Structured object records —
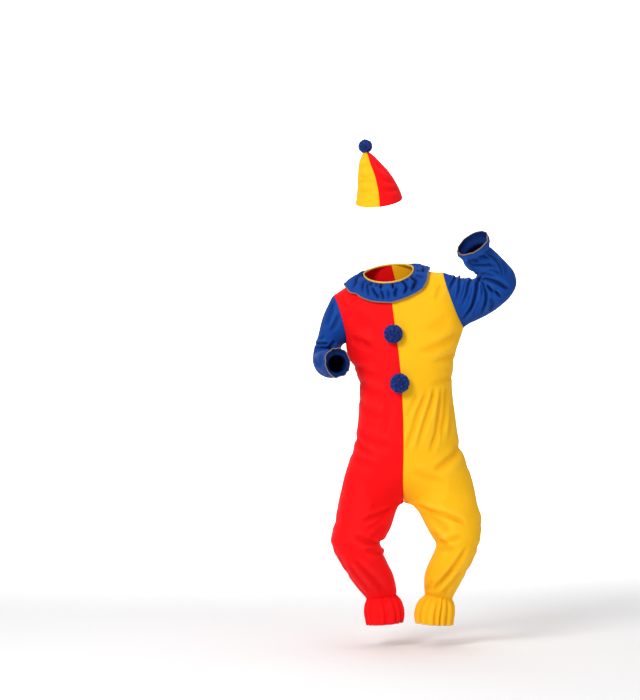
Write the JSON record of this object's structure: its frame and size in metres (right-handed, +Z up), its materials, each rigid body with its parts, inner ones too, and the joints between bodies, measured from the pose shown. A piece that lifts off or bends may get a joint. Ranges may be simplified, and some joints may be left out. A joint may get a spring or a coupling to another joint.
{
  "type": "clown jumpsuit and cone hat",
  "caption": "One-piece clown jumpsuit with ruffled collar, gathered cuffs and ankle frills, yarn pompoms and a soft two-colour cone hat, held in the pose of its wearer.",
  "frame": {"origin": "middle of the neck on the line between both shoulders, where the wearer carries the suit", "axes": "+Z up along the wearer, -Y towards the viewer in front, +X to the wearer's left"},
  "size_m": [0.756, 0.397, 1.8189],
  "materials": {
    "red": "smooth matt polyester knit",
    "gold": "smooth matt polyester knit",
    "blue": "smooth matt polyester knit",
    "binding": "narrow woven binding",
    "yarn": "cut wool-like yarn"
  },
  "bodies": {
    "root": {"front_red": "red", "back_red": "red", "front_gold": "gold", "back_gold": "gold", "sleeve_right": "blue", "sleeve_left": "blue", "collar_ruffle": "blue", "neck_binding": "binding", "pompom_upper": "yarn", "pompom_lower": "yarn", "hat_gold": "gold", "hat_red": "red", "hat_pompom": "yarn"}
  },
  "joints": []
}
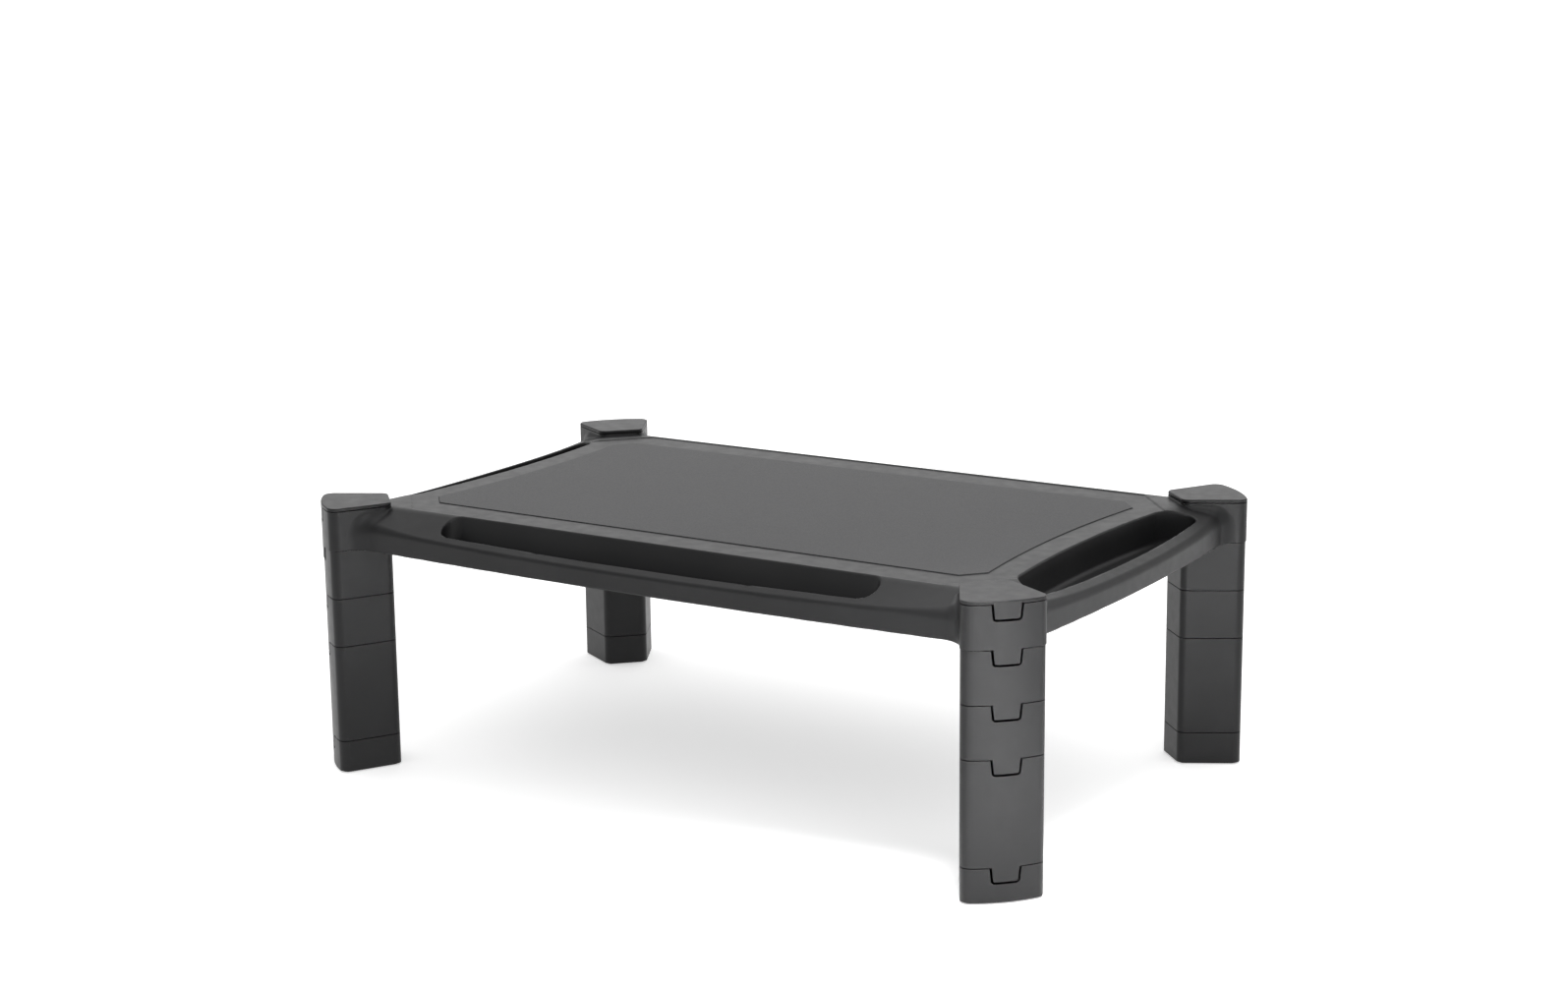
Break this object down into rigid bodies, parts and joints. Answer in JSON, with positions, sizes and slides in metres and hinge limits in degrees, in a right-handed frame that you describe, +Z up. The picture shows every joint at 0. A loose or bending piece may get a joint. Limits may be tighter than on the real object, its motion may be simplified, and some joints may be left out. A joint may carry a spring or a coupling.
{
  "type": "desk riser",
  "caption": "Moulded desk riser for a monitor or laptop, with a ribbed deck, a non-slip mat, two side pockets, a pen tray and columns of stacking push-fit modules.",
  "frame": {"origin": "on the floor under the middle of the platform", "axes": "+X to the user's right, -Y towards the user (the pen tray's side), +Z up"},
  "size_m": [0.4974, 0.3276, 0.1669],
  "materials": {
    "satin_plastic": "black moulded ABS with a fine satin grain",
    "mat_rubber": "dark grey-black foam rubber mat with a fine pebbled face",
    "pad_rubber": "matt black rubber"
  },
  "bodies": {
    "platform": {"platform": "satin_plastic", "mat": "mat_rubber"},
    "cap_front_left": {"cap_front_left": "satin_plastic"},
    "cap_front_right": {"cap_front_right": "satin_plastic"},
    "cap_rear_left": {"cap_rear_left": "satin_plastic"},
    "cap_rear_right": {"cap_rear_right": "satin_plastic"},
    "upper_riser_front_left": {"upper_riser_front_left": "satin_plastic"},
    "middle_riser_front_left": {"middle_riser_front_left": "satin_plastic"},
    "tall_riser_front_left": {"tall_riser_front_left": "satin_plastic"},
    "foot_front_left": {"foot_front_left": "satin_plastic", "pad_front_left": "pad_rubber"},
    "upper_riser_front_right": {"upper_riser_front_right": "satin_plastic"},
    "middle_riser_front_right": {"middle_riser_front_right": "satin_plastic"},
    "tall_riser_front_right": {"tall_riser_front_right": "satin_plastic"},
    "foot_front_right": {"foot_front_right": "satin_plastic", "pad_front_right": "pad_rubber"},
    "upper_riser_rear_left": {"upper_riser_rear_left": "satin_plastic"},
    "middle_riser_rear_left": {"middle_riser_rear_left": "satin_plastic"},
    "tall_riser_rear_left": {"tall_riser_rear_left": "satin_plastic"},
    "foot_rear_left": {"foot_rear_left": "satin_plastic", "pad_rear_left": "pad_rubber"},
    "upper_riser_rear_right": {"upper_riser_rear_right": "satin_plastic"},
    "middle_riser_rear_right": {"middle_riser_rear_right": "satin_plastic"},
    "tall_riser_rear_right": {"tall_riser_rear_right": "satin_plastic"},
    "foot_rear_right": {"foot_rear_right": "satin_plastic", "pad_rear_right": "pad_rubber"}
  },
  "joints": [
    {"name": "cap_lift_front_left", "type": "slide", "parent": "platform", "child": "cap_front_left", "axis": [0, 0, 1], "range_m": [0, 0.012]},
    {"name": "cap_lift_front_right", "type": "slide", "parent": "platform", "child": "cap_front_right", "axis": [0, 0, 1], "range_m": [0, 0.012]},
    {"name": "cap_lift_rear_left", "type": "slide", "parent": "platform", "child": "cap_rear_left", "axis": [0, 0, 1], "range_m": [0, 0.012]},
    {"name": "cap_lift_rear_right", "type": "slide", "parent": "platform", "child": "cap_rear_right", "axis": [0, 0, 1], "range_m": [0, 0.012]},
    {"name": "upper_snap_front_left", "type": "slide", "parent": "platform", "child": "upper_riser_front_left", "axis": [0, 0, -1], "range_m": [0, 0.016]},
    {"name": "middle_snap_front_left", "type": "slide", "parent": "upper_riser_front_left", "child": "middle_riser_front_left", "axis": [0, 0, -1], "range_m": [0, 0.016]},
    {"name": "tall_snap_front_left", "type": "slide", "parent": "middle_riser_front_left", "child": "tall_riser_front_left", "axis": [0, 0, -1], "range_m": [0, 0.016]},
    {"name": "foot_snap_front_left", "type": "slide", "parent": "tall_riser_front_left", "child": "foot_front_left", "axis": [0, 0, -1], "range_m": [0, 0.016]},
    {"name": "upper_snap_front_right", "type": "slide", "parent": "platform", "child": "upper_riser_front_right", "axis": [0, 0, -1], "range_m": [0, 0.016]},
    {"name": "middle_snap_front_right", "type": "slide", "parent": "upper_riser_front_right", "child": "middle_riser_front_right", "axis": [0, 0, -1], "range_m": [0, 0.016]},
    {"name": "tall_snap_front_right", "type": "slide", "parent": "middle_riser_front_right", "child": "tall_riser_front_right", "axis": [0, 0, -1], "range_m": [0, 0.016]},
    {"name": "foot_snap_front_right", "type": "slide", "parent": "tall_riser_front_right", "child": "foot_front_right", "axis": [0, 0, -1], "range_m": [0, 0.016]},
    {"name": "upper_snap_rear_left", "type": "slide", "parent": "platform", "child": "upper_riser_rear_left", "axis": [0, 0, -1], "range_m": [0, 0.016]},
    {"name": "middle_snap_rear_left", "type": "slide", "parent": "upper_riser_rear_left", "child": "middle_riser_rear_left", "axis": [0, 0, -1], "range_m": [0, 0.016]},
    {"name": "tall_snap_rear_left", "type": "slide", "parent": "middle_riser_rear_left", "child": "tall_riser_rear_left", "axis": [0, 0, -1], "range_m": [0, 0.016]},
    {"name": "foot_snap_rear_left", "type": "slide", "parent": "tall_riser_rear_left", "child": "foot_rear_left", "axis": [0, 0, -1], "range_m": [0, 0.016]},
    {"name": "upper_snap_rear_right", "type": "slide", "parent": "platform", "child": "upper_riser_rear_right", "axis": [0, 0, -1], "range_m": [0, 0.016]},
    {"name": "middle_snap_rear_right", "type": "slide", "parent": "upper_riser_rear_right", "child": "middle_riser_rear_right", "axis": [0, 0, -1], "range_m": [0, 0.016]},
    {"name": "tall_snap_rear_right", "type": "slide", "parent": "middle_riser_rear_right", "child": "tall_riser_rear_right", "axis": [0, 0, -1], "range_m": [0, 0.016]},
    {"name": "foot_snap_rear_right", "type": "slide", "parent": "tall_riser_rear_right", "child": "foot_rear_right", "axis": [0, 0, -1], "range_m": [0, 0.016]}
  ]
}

EXERCISE DIRECTIONS —
Hand back the material above in full, exactly as written.

OUTPUT FOR THIS EXERCISE —
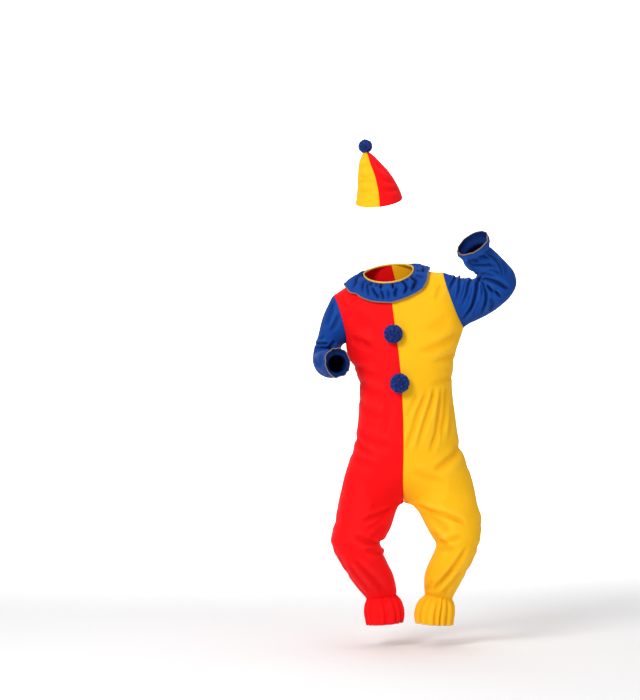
Write the JSON record of this object's structure: its frame and size in metres (right-handed, +Z up), its materials, each rigid body with its parts, inner ones too, and the joints between bodies, measured from the pose shown. A piece that lifts off or bends may get a joint. Ranges may be simplified, and some joints may be left out. A joint may get a spring or a coupling to another joint.
{
  "type": "clown jumpsuit and cone hat",
  "caption": "One-piece clown jumpsuit with ruffled collar, gathered cuffs and ankle frills, yarn pompoms and a soft two-colour cone hat, held in the pose of its wearer.",
  "frame": {"origin": "middle of the neck on the line between both shoulders, where the wearer carries the suit", "axes": "+Z up along the wearer, -Y towards the viewer in front, +X to the wearer's left"},
  "size_m": [0.756, 0.397, 1.8189],
  "materials": {
    "red": "smooth matt polyester knit",
    "gold": "smooth matt polyester knit",
    "blue": "smooth matt polyester knit",
    "binding": "narrow woven binding",
    "yarn": "cut wool-like yarn"
  },
  "bodies": {
    "root": {"front_red": "red", "back_red": "red", "front_gold": "gold", "back_gold": "gold", "sleeve_right": "blue", "sleeve_left": "blue", "collar_ruffle": "blue", "neck_binding": "binding", "pompom_upper": "yarn", "pompom_lower": "yarn", "hat_gold": "gold", "hat_red": "red", "hat_pompom": "yarn"}
  },
  "joints": []
}
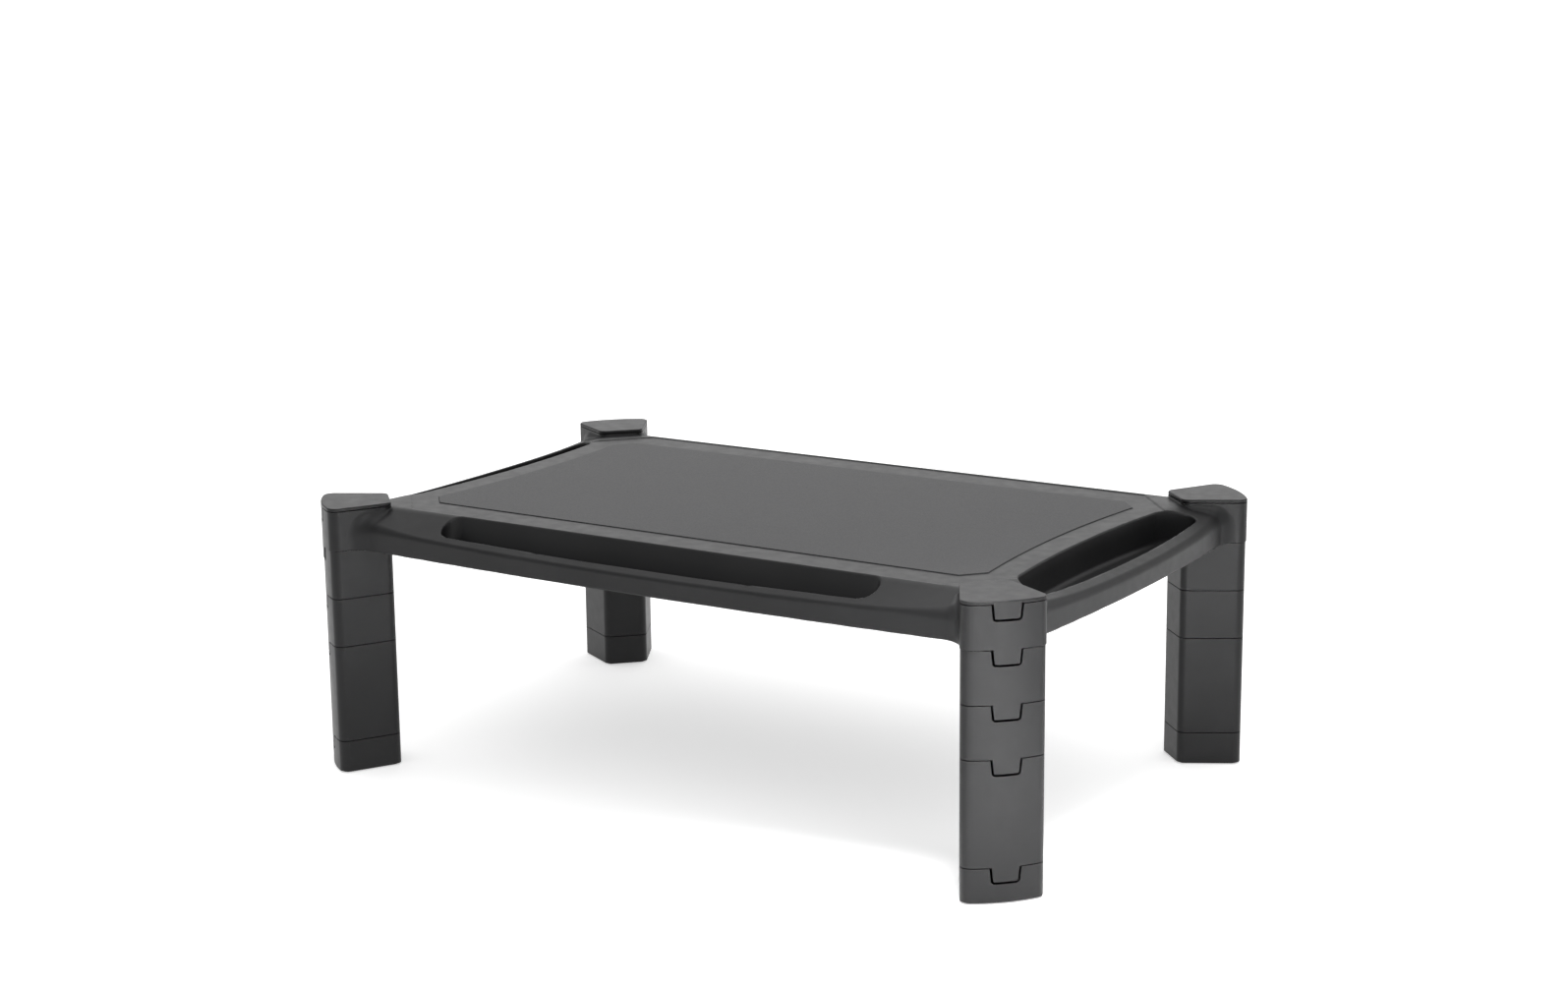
Break this object down into rigid bodies, parts and joints. Answer in JSON, with positions, sizes and slides in metres and hinge limits in degrees, in a right-handed frame that you describe, +Z up. The picture shows every joint at 0. A loose or bending piece may get a joint. Limits may be tighter than on the real object, its motion may be simplified, and some joints may be left out. A joint may carry a spring or a coupling.
{
  "type": "desk riser",
  "caption": "Moulded desk riser for a monitor or laptop, with a ribbed deck, a non-slip mat, two side pockets, a pen tray and columns of stacking push-fit modules.",
  "frame": {"origin": "on the floor under the middle of the platform", "axes": "+X to the user's right, -Y towards the user (the pen tray's side), +Z up"},
  "size_m": [0.4974, 0.3276, 0.1669],
  "materials": {
    "satin_plastic": "black moulded ABS with a fine satin grain",
    "mat_rubber": "dark grey-black foam rubber mat with a fine pebbled face",
    "pad_rubber": "matt black rubber"
  },
  "bodies": {
    "platform": {"platform": "satin_plastic", "mat": "mat_rubber"},
    "cap_front_left": {"cap_front_left": "satin_plastic"},
    "cap_front_right": {"cap_front_right": "satin_plastic"},
    "cap_rear_left": {"cap_rear_left": "satin_plastic"},
    "cap_rear_right": {"cap_rear_right": "satin_plastic"},
    "upper_riser_front_left": {"upper_riser_front_left": "satin_plastic"},
    "middle_riser_front_left": {"middle_riser_front_left": "satin_plastic"},
    "tall_riser_front_left": {"tall_riser_front_left": "satin_plastic"},
    "foot_front_left": {"foot_front_left": "satin_plastic", "pad_front_left": "pad_rubber"},
    "upper_riser_front_right": {"upper_riser_front_right": "satin_plastic"},
    "middle_riser_front_right": {"middle_riser_front_right": "satin_plastic"},
    "tall_riser_front_right": {"tall_riser_front_right": "satin_plastic"},
    "foot_front_right": {"foot_front_right": "satin_plastic", "pad_front_right": "pad_rubber"},
    "upper_riser_rear_left": {"upper_riser_rear_left": "satin_plastic"},
    "middle_riser_rear_left": {"middle_riser_rear_left": "satin_plastic"},
    "tall_riser_rear_left": {"tall_riser_rear_left": "satin_plastic"},
    "foot_rear_left": {"foot_rear_left": "satin_plastic", "pad_rear_left": "pad_rubber"},
    "upper_riser_rear_right": {"upper_riser_rear_right": "satin_plastic"},
    "middle_riser_rear_right": {"middle_riser_rear_right": "satin_plastic"},
    "tall_riser_rear_right": {"tall_riser_rear_right": "satin_plastic"},
    "foot_rear_right": {"foot_rear_right": "satin_plastic", "pad_rear_right": "pad_rubber"}
  },
  "joints": [
    {"name": "cap_lift_front_left", "type": "slide", "parent": "platform", "child": "cap_front_left", "axis": [0, 0, 1], "range_m": [0, 0.012]},
    {"name": "cap_lift_front_right", "type": "slide", "parent": "platform", "child": "cap_front_right", "axis": [0, 0, 1], "range_m": [0, 0.012]},
    {"name": "cap_lift_rear_left", "type": "slide", "parent": "platform", "child": "cap_rear_left", "axis": [0, 0, 1], "range_m": [0, 0.012]},
    {"name": "cap_lift_rear_right", "type": "slide", "parent": "platform", "child": "cap_rear_right", "axis": [0, 0, 1], "range_m": [0, 0.012]},
    {"name": "upper_snap_front_left", "type": "slide", "parent": "platform", "child": "upper_riser_front_left", "axis": [0, 0, -1], "range_m": [0, 0.016]},
    {"name": "middle_snap_front_left", "type": "slide", "parent": "upper_riser_front_left", "child": "middle_riser_front_left", "axis": [0, 0, -1], "range_m": [0, 0.016]},
    {"name": "tall_snap_front_left", "type": "slide", "parent": "middle_riser_front_left", "child": "tall_riser_front_left", "axis": [0, 0, -1], "range_m": [0, 0.016]},
    {"name": "foot_snap_front_left", "type": "slide", "parent": "tall_riser_front_left", "child": "foot_front_left", "axis": [0, 0, -1], "range_m": [0, 0.016]},
    {"name": "upper_snap_front_right", "type": "slide", "parent": "platform", "child": "upper_riser_front_right", "axis": [0, 0, -1], "range_m": [0, 0.016]},
    {"name": "middle_snap_front_right", "type": "slide", "parent": "upper_riser_front_right", "child": "middle_riser_front_right", "axis": [0, 0, -1], "range_m": [0, 0.016]},
    {"name": "tall_snap_front_right", "type": "slide", "parent": "middle_riser_front_right", "child": "tall_riser_front_right", "axis": [0, 0, -1], "range_m": [0, 0.016]},
    {"name": "foot_snap_front_right", "type": "slide", "parent": "tall_riser_front_right", "child": "foot_front_right", "axis": [0, 0, -1], "range_m": [0, 0.016]},
    {"name": "upper_snap_rear_left", "type": "slide", "parent": "platform", "child": "upper_riser_rear_left", "axis": [0, 0, -1], "range_m": [0, 0.016]},
    {"name": "middle_snap_rear_left", "type": "slide", "parent": "upper_riser_rear_left", "child": "middle_riser_rear_left", "axis": [0, 0, -1], "range_m": [0, 0.016]},
    {"name": "tall_snap_rear_left", "type": "slide", "parent": "middle_riser_rear_left", "child": "tall_riser_rear_left", "axis": [0, 0, -1], "range_m": [0, 0.016]},
    {"name": "foot_snap_rear_left", "type": "slide", "parent": "tall_riser_rear_left", "child": "foot_rear_left", "axis": [0, 0, -1], "range_m": [0, 0.016]},
    {"name": "upper_snap_rear_right", "type": "slide", "parent": "platform", "child": "upper_riser_rear_right", "axis": [0, 0, -1], "range_m": [0, 0.016]},
    {"name": "middle_snap_rear_right", "type": "slide", "parent": "upper_riser_rear_right", "child": "middle_riser_rear_right", "axis": [0, 0, -1], "range_m": [0, 0.016]},
    {"name": "tall_snap_rear_right", "type": "slide", "parent": "middle_riser_rear_right", "child": "tall_riser_rear_right", "axis": [0, 0, -1], "range_m": [0, 0.016]},
    {"name": "foot_snap_rear_right", "type": "slide", "parent": "tall_riser_rear_right", "child": "foot_rear_right", "axis": [0, 0, -1], "range_m": [0, 0.016]}
  ]
}